We also support people. For the older ones, we’ve got a world class recording studio, so we can record their first albums. We can launch them with concerts, and then they can do all the production and the back-end things like radio production. So we’ve got a lot of extra opportunities for them. And also a beautiful concert hall where world class artists can come.

four young people pose playfully with different instruments

We’ve created a ‘Heart Beat’ for the community.

Oh, I’m so grateful to have our Academy because at least it’s something for people to do. It’s something that we can reach out and really offer.

We’ve offered free piano lessons… But obviously, we can only serve a certain amount of people because we don’t have unlimited space. We did four months of free piano classes. So anybody that came, during the summer holidays from June until the end of September, they could learn piano. We held drop in sessions for four days a week, classes, workshops and concerts. And then because we wanted to teach them properly, we gave them donated keyboards if they needed it, and we gave them piano books and everything they might need. So they were learning properly. We had 39 regular students that came for those four months. And then we had drop-in sessions and extra things as well. So it was really there to help develop talent. We’ll do it again next summer, if we get the funding, that’s the kind of position we really want to hold in this community.
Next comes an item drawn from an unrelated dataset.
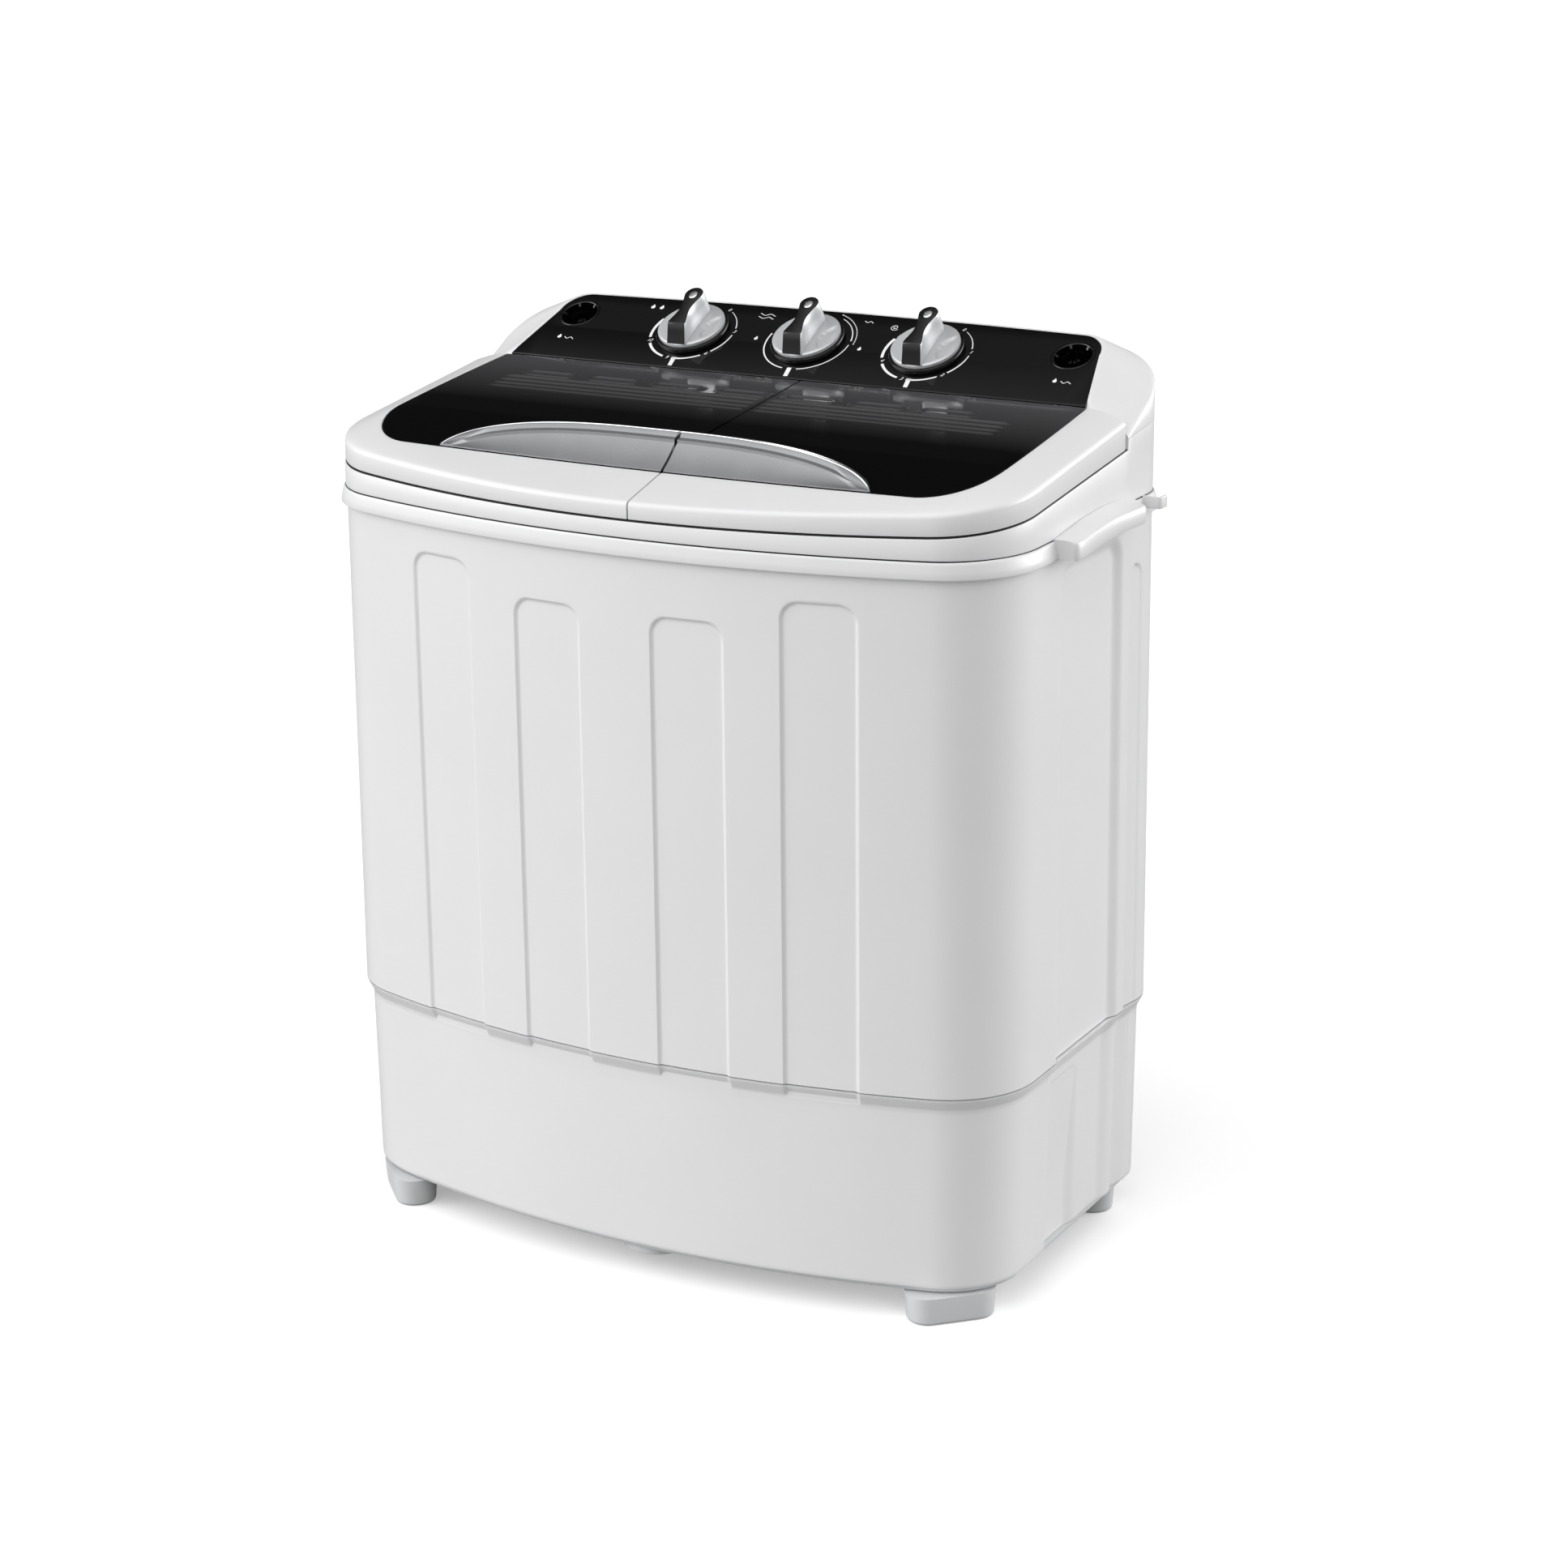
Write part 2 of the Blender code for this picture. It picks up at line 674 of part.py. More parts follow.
def inlet_cutter(name, radius, low, high, side):
    part = cylinder(name, radius, low, high, sides=28)
    return move(part, on_panel(side * INLET_X, INLET_Y), PANEL_TILT)


def build_console():
    console = console_solid("console_shell", mat=plastic("console_shell"))
    cut(console, console_solid("console_hollow", extra=THIN_WALL))
    seat = loft("panel_seat", [panel_plan(-GAP, PANEL_FRONT - 30 * MM, PANEL_THICK + GAP),
                               panel_plan(-GAP, PANEL_FRONT - 30 * MM, -10 * MM)])
    cut(console, seat)
    panel = loft("control_panel", [panel_plan(0, drop=PANEL_THICK), panel_plan()],
                 material("control_panel", BLACK, 0.08))
    for x in DIAL_X:
        for piece in (console, panel):
            hole = cylinder("dial_hole", DIAL_SHAFT + RUNNING, -20 * MM, 10 * MM, sides=16)
            cut(piece, move(hole, on_panel(x, DIAL_Y), PANEL_TILT))
    for side in (-1, 1):
        for piece in (console, panel):
            cut(piece, inlet_cutter("inlet_hole", INLET_RADIUS + GAP, -10 * MM, 10 * MM, side))
    return console, panel


def build_inlets():
    """Cups set in the panel, where the hose is pushed in; each drains through its floor."""
    inlets = []
    for name, side in (("left", -1), ("right", 1)):
        cup = cylinder(f"water_inlet_{name}", INLET_RADIUS, -INLET_DEPTH, 0,
                       mat=material(f"water_inlet_{name}", BLACK, 0.25), sides=28)
        move(cup, on_panel(side * INLET_X, INLET_Y), PANEL_TILT)
        cut(cup, inlet_cutter("cup_hollow", INLET_RADIUS - INLET_WALL, INLET_WALL - INLET_DEPTH, 5 * MM, side))
        cut(cup, inlet_cutter("cup_drain", 5 * MM, -INLET_DEPTH - 5 * MM, 0, side))
        inlets.append(cup)
    return inlets


def waisted_bar(front, back, steps=8):
    """The outline of a dial's grip: a square front end, a waist and a round head at the back."""
    head = DIAL_GRIP_WIDTH / 2
    waist = DIAL_GRIP_WAIST / 2
    points = arc((0, back - head), head, -40, 220, steps)
    points += [(-waist, 0), (-head, front + head), (-head, front), (head, front), (head, front + head), (waist, 0)]
    return points


def build_dial(name, x):
    """A dial on the panel's normal: a black skirt with its shaft, a silver disc and a bar to turn."""
    start = RUNNING
    skirt_top = start + DIAL_SKIRT_HEIGHT
    disc_top = skirt_top + GAP + DIAL_DISC_HEIGHT
    skirt = cylinder(f"{name}_skirt", DIAL_SKIRT, start, skirt_top, mat=material(f"{name}_skirt", BLACK, 0.2))
    shaft = cylinder("shaft", DIAL_SHAFT, -14 * MM, start + 1 * MM, sides=16)
    disc = cylinder(f"{name}_disc", DIAL_DISC, skirt_top + GAP, disc_top, mat=metal(f"{name}_disc", SILVER))
    foot, crown = (waisted_bar(front, back) for front, back in zip(DIAL_GRIP_FRONT, DIAL_GRIP_BACK))
    grip = loft(f"{name}_grip", [at_height(foot, disc_top + GAP),
                                 at_height(crown, lambda y: DIAL_GRIP_TOP + DIAL_GRIP_CLIMB * (y - DIAL_GRIP_FRONT[1]))],
                material(f"{name}_grip", BLACK, 0.15))
    seat = on_panel(x, DIAL_Y)
    for piece in (skirt, shaft, disc, grip):
        move(piece, seat, PANEL_TILT)
    join(skirt, shaft)
    ride(pivot(f"{name}_axis", seat, PANEL_TILT), skirt, disc, grip)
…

Sahana Gero holding a clarinet

A highly accomplished musician and music teacher, Sahana has performed in over 70 countries. Trained in clarinet, flute and saxophone, over 25 years Sahana has taught more than 1,500 children to play an instrument.

Passionate about music’s capacity to transform lives, she has dedicated her own to creating World Heart Beat Music Academy in SW London.

She has been an examiner for Trinity College London for many years and was Head of Woodwind for Wandsworth Music Services prior to devoting her time to World Heart Beat.